Stated exercise – Each line of the material below that holds the word "frame" needs to be copied.
═══ Supplied data ═══
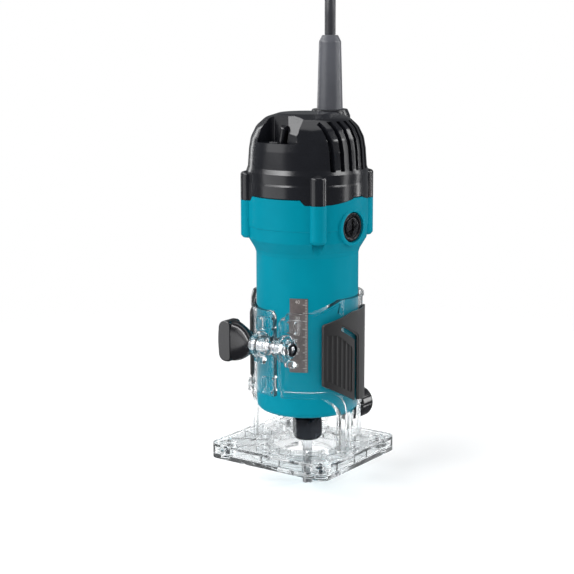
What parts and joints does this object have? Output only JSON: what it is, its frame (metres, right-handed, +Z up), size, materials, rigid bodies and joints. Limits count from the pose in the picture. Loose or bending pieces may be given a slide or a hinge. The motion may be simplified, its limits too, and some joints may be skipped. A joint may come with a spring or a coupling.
{
  "type": "trim router",
  "caption": "Compact corded trim router: motor unit in a clear split base with a winged clamp, rear guide knob, side grips, toggle switch, collet and straight cutter.",
  "frame": {"origin": "on the spindle axis, in the plane of the sole", "axes": "+Z up along the spindle towards the cord, -Y towards the clamp at the front, +X to the operator's right"},
  "size_m": [0.1267, 0.1694, 0.3348],
  "materials": {
    "clear_plastic": "clear polycarbonate, moulded, glossy",
    "teal_plastic": "teal glass-filled nylon, fine satin texture",
    "black_plastic": "black glass-filled nylon, satin",
    "grip_rubber": "soft black moulded grip, matte",
    "cord_rubber": "dark grey cord rubber, satin",
    "knob_plastic": "black phenolic, satin gloss",
    "steel": "plain turned steel",
    "dark_steel": "blackened steel",
    "brass": "drawn brass",
    "copper": "enamelled copper wire",
    "lamination": "stacked electrical steel",
    "carbon": "pressed carbon",
    "label_film": "grey-brown printed scale film",
    "nylon": "dark grey moulded nylon",
    "strap_fabric": "black hook-and-loop strap"
  },
  "bodies": {
    "base": {"clear_base": "clear_plastic", "sole_plate": "clear_plastic", "sole_screw_1": "dark_steel", "sole_screw_2": "dark_steel", "sole_screw_3": "dark_steel", "sole_screw_4": "dark_steel", "left_grip_pad": "grip_rubber", "right_grip_pad": "grip_rubber", "clamp_nut": "dark_steel"},
    "motor": {"motor_housing": "teal_plastic", "top_cover": "black_plastic", "cover_screw_1": "steel", "cover_screw_2": "steel", "cover_screw_3": "steel", "cover_screw_4": "steel", "scale_label": "label_film", "brush_cap_left": "black_plastic", "brush_holder_left": "brass", "carbon_brush_left": "carbon", "brush_spring_left": "steel", "field_coil_left": "copper", "brush_cap_right": "black_plastic", "brush_holder_right": "brass", "carbon_brush_right": "carbon", "brush_spring_right": "steel", "field_coil_right": "copper", "field_core": "lamination", "lower_bearing": "steel", "bearing_retainer": "dark_steel", "upper_bearing": "steel", "bearing_bridge": "nylon", "air_baffle": "nylon", "switch_body": "nylon", "cord_guard": "cord_rubber", "inner_lead": "cord_rubber", "cord_clamp": "nylon", "power_cord": "cord_rubber", "cord_hank": "cord_rubber", "plug_body": "cord_rubber", "plug_pin_1": "steel", "plug_pin_2": "steel", "plug_lead": "cord_rubber", "cord_tie": "strap_fabric"},
    "spindle": {"armature_shaft": "dark_steel", "armature_core": "lamination", "armature_winding_lower": "copper", "armature_winding_upper": "copper", "commutator": "copper", "cooling_fan": "nylon", "collet_cone": "steel"},
    "collet_nut": {"collet_nut": "dark_steel"},
    "cutter_bit": {"cutter_bit": "steel"},
    "clamp_knob": {"clamp_bolt": "steel", "clamp_knob": "knob_plastic"},
    "guide_knob": {"guide_stud": "steel", "guide_knob": "knob_plastic"},
    "switch_lever": {"switch_lever": "knob_plastic"}
  },
  "joints": [
    {"name": "depth_slide", "type": "slide", "parent": "base", "child": "motor", "axis": [0, 0, 1], "range_m": [-0.01, 0.03]},
    {"name": "spindle_spin", "type": "hinge", "parent": "motor", "child": "spindle", "pos_m": [0, 0, 0.04], "axis": [0, 0, 1], "continuous": true},
    {"name": "nut_turn", "type": "hinge", "parent": "spindle", "child": "collet_nut", "pos_m": [0, 0, 0.018], "axis": [0, 0, -1], "range_deg": [0, 360]},
    {"name": "bit_slide", "type": "slide", "parent": "spindle", "child": "cutter_bit", "axis": [0, 0, -1], "range_m": [0, 0.015]},
    {"name": "clamp_turn", "type": "hinge", "parent": "base", "child": "clamp_knob", "pos_m": [0, -0.041, 0.0795], "axis": [-1, 0, 0], "range_deg": [0, 450]},
    {"name": "guide_turn", "type": "hinge", "parent": "base", "child": "guide_knob", "pos_m": [0, 0.05, 0.0212], "axis": [0, 1, 0], "range_deg": [0, 450]},
    {"name": "switch_tilt", "type": "hinge", "parent": "motor", "child": "switch_lever", "pos_m": [0, -0.028, 0.196], "axis": [0, 1, 0], "range_deg": [-36, 0]}
  ]
}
═══
The completed task –
What parts and joints does this object have? Output only JSON: what it is, its frame (metres, right-handed, +Z up), size, materials, rigid bodies and joints. Limits count from the pose in the picture. Loose or bending pieces may be given a slide or a hinge. The motion may be simplified, its limits too, and some joints may be skipped. A joint may come with a spring or a coupling.
  "frame": {"origin": "on the spindle axis, in the plane of the sole", "axes": "+Z up along the spindle towards the cord, -Y towards the clamp at the front, +X to the operator's right"},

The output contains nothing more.